(Modeling code records)

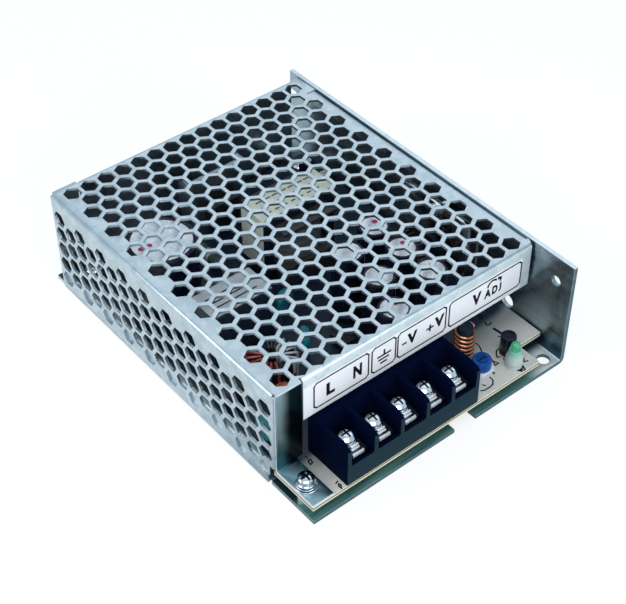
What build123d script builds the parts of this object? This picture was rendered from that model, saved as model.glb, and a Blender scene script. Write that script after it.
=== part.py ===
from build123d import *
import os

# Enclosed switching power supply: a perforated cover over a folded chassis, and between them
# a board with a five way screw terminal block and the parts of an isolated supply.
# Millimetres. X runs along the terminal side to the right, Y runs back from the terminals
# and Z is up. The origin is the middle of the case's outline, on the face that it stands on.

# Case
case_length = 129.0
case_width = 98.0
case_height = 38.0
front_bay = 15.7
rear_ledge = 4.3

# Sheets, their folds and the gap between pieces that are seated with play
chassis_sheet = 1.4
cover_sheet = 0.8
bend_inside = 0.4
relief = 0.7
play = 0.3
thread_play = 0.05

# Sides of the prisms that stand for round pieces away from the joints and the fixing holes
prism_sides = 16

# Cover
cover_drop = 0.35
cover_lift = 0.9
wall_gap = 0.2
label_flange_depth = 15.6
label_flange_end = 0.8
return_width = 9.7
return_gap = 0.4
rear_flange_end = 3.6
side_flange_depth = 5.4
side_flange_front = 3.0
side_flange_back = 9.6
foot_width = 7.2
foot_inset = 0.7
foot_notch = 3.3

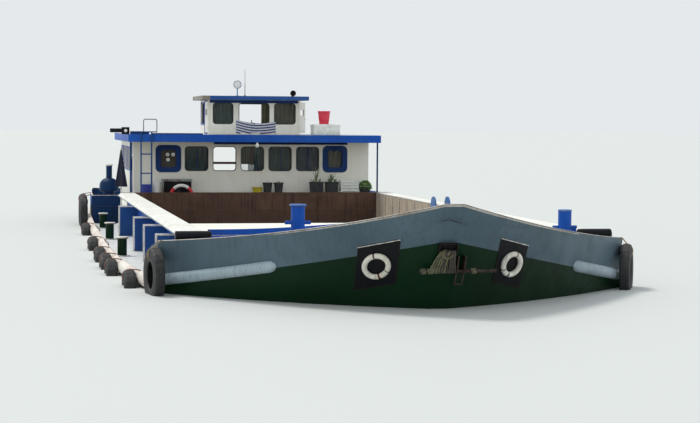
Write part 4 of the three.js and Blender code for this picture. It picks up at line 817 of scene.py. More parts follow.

REQUIRED TASK: From the opening line of the data above, please print each line as written up to and including the line that contains "rear_ledge = 4.3", and nothing more.

FINISHED TASK:
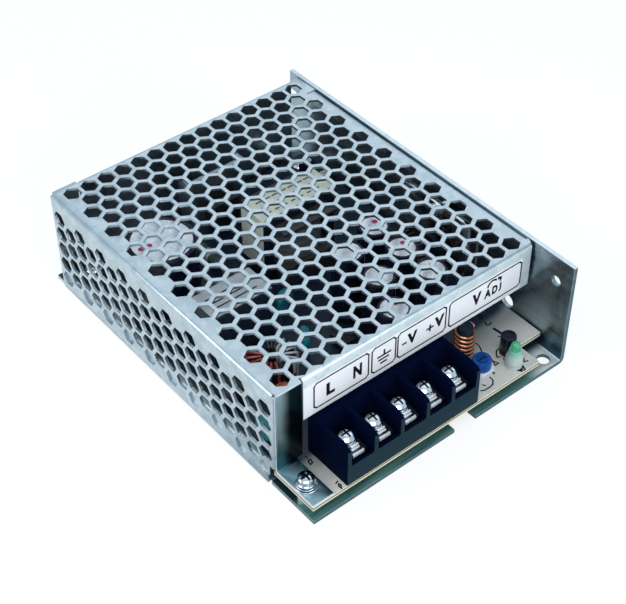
What build123d script builds the parts of this object? This picture was rendered from that model, saved as model.glb, and a Blender scene script. Write that script after it.
=== part.py ===
from build123d import *
import os

# Enclosed switching power supply: a perforated cover over a folded chassis, and between them
# a board with a five way screw terminal block and the parts of an isolated supply.
# Millimetres. X runs along the terminal side to the right, Y runs back from the terminals
# and Z is up. The origin is the middle of the case's outline, on the face that it stands on.

# Case
case_length = 129.0
case_width = 98.0
case_height = 38.0
front_bay = 15.7
rear_ledge = 4.3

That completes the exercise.